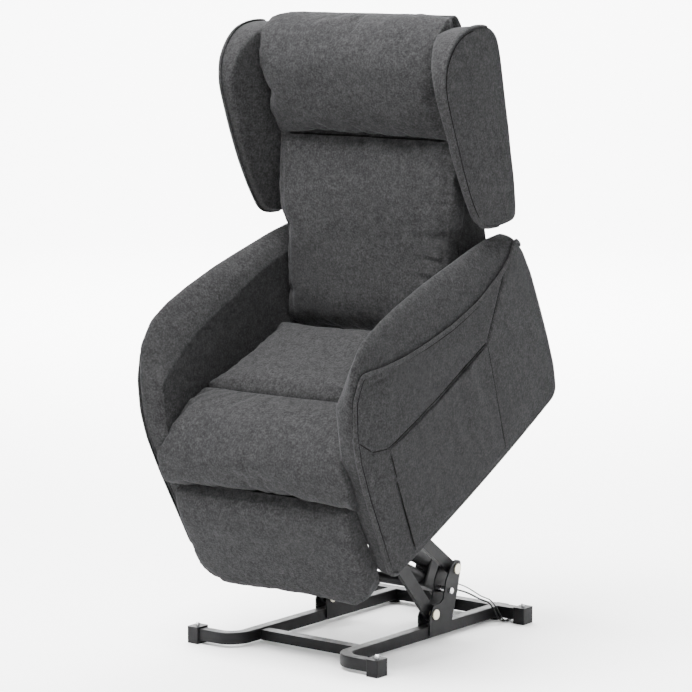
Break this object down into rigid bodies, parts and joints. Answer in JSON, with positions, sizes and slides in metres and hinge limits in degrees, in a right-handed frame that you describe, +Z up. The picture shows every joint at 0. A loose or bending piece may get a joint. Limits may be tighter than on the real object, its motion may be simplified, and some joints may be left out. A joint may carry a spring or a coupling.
{
  "type": "lift recliner chair",
  "caption": "Upholstered power lift recliner with wings, padded arms, side pocket, folding footrest and a steel lift base; raised pose, separate jointed parts.",
  "frame": {"origin": "on the floor, in the middle of the footprint box of the raised chair and its base, without the leads", "axes": "+Z up, the chair faces -Y, +X to the sitter's left"},
  "size_m": [0.692, 0.8884, 1.4648],
  "materials": {
    "upholstery_fabric": "charcoal melange woven microfibre",
    "black_steel": "fine-textured black powder coat",
    "black_plastic": "moulded, lightly textured",
    "black_rubber": "smooth flexible PVC and rubber",
    "bright_steel": "zinc-plated",
    "zinc_rivet": "dull nickel-plated rivet head",
    "frame_wood": "raw plywood and beech",
    "green_lens": "translucent green indicator"
  },
  "bodies": {
    "base": {"base_rail_left": "black_steel", "base_rail_right": "black_steel", "front_crossbar": "black_steel", "rear_crossbar": "black_steel", "foot_caps": "black_plastic", "cap_screws": "bright_steel", "rubber_glides": "black_rubber", "bracket_plates": "black_steel", "base_pivot_pins": "zinc_rivet", "bracket_bolts": "bright_steel", "junction_box": "black_plastic", "status_lens": "green_lens", "strain_reliefs": "black_rubber", "power_lead": "black_rubber", "branch_lead": "black_rubber", "lead_coil": "black_rubber", "lead_splice": "black_rubber", "lead_plug": "black_rubber"},
    "lower_lift_arms": {"lower_lift_arm_left": "black_steel", "lower_lift_arm_right": "black_steel", "lift_torque_tube": "black_steel"},
    "upper_lift_arms": {"upper_lift_arms": "black_steel", "upper_arm_cross_tube": "black_steel", "upper_front_pins": "bright_steel"},
    "lift_drive": {"lift_drive_housing": "black_plastic", "lift_drive_motor": "black_plastic"},
    "lift_rod": {"lift_drive_rod": "bright_steel"},
    "chair": {"arm_side_panel_left": "upholstery_fabric", "arm_side_panel_right": "upholstery_fabric", "arm_pad_left": "upholstery_fabric", "arm_pad_right": "upholstery_fabric", "seat_rails": "black_steel", "seat_cross_tubes": "black_steel", "mechanism_plates": "black_steel", "arm_boards": "frame_wood", "chair_pivot_pins": "bright_steel", "seat_box_rails": "frame_wood", "seat_springs": "bright_steel", "seat_cushion": "upholstery_fabric", "seat_front_roll": "upholstery_fabric", "side_pocket": "upholstery_fabric", "rear_apron": "upholstery_fabric"},
    "backrest": {"wing_left": "upholstery_fabric", "wing_right": "upholstery_fabric", "back_stiles": "frame_wood", "back_cross_rails": "frame_wood", "back_torque_tube": "black_steel", "back_cushion": "upholstery_fabric", "head_pillow": "upholstery_fabric", "outside_back": "upholstery_fabric"},
    "recline_drive": {"recline_drive_housing": "black_plastic", "recline_drive_motor": "black_plastic"},
    "recline_rod": {"recline_drive_rod": "bright_steel"},
    "footrest_rear_links": {"footrest_rear_links": "black_steel", "footrest_torque_tube": "black_steel"},
    "footrest_front_links": {"footrest_front_links": "black_steel"},
    "footrest_panel": {"footrest_board": "frame_wood", "footrest_cushion": "upholstery_fabric", "footrest_brackets": "black_steel"}
  },
  "joints": [
    {"name": "lift", "type": "hinge", "parent": "base", "child": "lower_lift_arms", "pos_m": [0, 0.099, 0.063], "axis": [1, 0, 0], "range_deg": [0, 35.78]},
    {"name": "chair_tilt", "type": "hinge", "parent": "lower_lift_arms", "child": "chair", "pos_m": [0, -0.1254, 0.31843], "axis": [-1, 0, 0], "range_deg": [0, 65.79]},
    {"name": "upper_arms_swing", "type": "hinge", "parent": "base", "child": "upper_lift_arms", "pos_m": [0, 0.185, 0.158], "axis": [1, 0, 0], "range_deg": [0, 30.13]},
    {"name": "lift_drive_swing", "type": "hinge", "parent": "base", "child": "lift_drive", "pos_m": [0, 0.3, 0.08], "axis": [1, 0, 0], "range_deg": [0, 12.99]},
    {"name": "lift_rod_slide", "type": "slide", "parent": "lift_drive", "child": "lift_rod", "axis": [0, -0.9017, 0.4324], "range_m": [0, 0.05146]},
    {"name": "recline", "type": "hinge", "parent": "chair", "child": "backrest", "pos_m": [0, 0.12997, 0.70951], "axis": [-1, 0, 0], "range_deg": [0, 38]},
    {"name": "recline_drive_swing", "type": "hinge", "parent": "chair", "child": "recline_drive", "pos_m": [0, -0.1701, 0.40924], "axis": [1, 0, 0], "range_deg": [0, 0.27902]},
    {"name": "recline_rod_slide", "type": "slide", "parent": "recline_drive", "child": "recline_rod", "axis": [0, -0.8537, -0.5207], "range_m": [0, 0.06842]},
    {"name": "footrest", "type": "hinge", "parent": "chair", "child": "footrest_rear_links", "pos_m": [0, -0.22438, 0.34326], "axis": [-1, 0, 0], "range_deg": [0, 105]},
    {"name": "footrest_knee", "type": "hinge", "parent": "footrest_rear_links", "child": "footrest_front_links", "pos_m": [0, -0.14406, 0.22855], "axis": [1, 0, 0], "range_deg": [0, 159.01]},
    {"name": "footrest_panel_turn", "type": "hinge", "parent": "footrest_front_links", "child": "footrest_panel", "pos_m": [0, -0.29335, 0.37272], "axis": [-1, 0, 0], "range_deg": [0, 144.01]}
  ],
  "couplings": [
    {"joint": "chair_tilt", "follows": "lift", "ratio": 1.8384},
    {"joint": "upper_arms_swing", "follows": "lift", "ratio": 0.84188},
    {"joint": "lift_drive_swing", "follows": "lift", "ratio": 0.36269},
    {"joint": "lift_rod_slide", "follows": "lift", "m_per_rad": 0.082231},
    {"joint": "recline_drive_swing", "follows": "recline", "ratio": 0.00708},
    {"joint": "recline_rod_slide", "follows": "recline", "m_per_rad": 0.10301},
    {"joint": "footrest_knee", "follows": "footrest", "ratio": 1.5143},
    {"joint": "footrest_panel_turn", "follows": "footrest", "ratio": 1.3714}
  ]
}
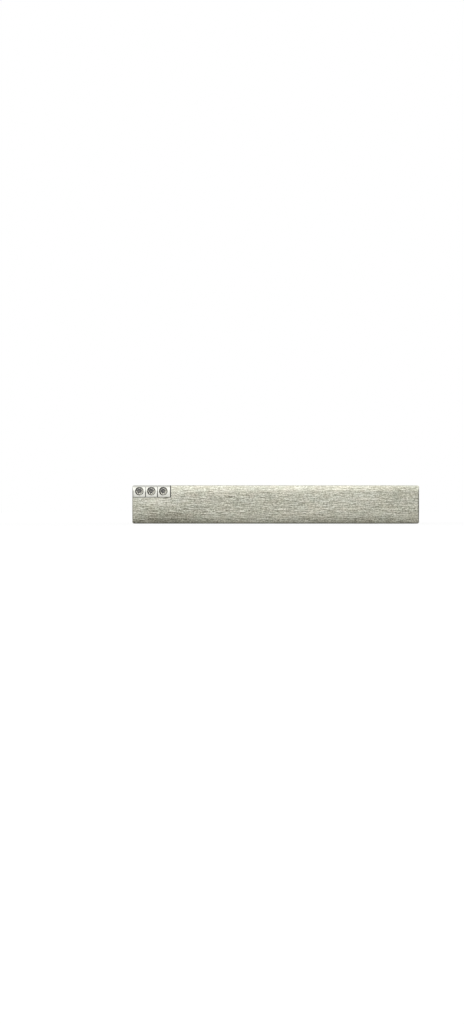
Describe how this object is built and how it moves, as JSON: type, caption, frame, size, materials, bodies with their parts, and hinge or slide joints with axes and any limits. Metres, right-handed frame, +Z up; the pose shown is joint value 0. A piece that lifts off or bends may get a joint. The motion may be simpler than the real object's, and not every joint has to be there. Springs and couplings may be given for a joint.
{
  "type": "tie clip",
  "caption": "Slim satin silver tie clip with round crystals in polished corner squares and a sprung pinch clasp with a toothed jaw behind.",
  "frame": {"origin": "centre of the bar's back face, where the cloth is gripped", "axes": "+X along the bar to its tail end, over the clasp's lever; +Y out of the bar's back, towards the wearer; +Z up as worn, so the front looks along -Y"},
  "size_m": [0.06, 0.0092, 0.008],
  "materials": {
    "satin_bar": "satin, brushed along the bar",
    "polished_setting": "polished",
    "crystal": "clear faceted crystal, foil backed",
    "plated_clasp": "plated, lightly tumbled",
    "plated_pin": "plated",
    "spring_wire": "bright drawn wire"
  },
  "bodies": {
    "bar": {"face_bar": "satin_bar", "setting_left": "polished_setting", "setting_middle": "polished_setting", "setting_right": "polished_setting", "crystal_left": "crystal", "crystal_middle": "crystal", "crystal_right": "crystal", "hinge_bracket": "plated_clasp", "hinge_pin": "plated_pin", "torsion_spring": "spring_wire"},
    "jaw": {"jaw_arm": "plated_clasp"}
  },
  "joints": [
    {"name": "jaw_pinch", "type": "hinge", "parent": "bar", "child": "jaw", "pos_m": [0.0185, 0.0027, 0], "axis": [0, 0, -1], "range_deg": [0, 34], "stiffness_Nm_per_rad": 0.022, "springref_deg": -89.95, "deforming": ["torsion_spring"]}
  ]
}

Do this:
Gather from the data above every line with the string "caption".

Task output:
  "caption": "Upholstered power lift recliner with wings, padded arms, side pocket, folding footrest and a steel lift base; raised pose, separate jointed parts.",
Describe how this object is built and how it moves, as JSON: type, caption, frame, size, materials, bodies with their parts, and hinge or slide joints with axes and any limits. Metres, right-handed frame, +Z up; the pose shown is joint value 0. A piece that lifts off or bends may get a joint. The motion may be simpler than the real object's, and not every joint has to be there. Springs and couplings may be given for a joint.
  "caption": "Slim satin silver tie clip with round crystals in polished corner squares and a sprung pinch clasp with a toothed jaw behind.",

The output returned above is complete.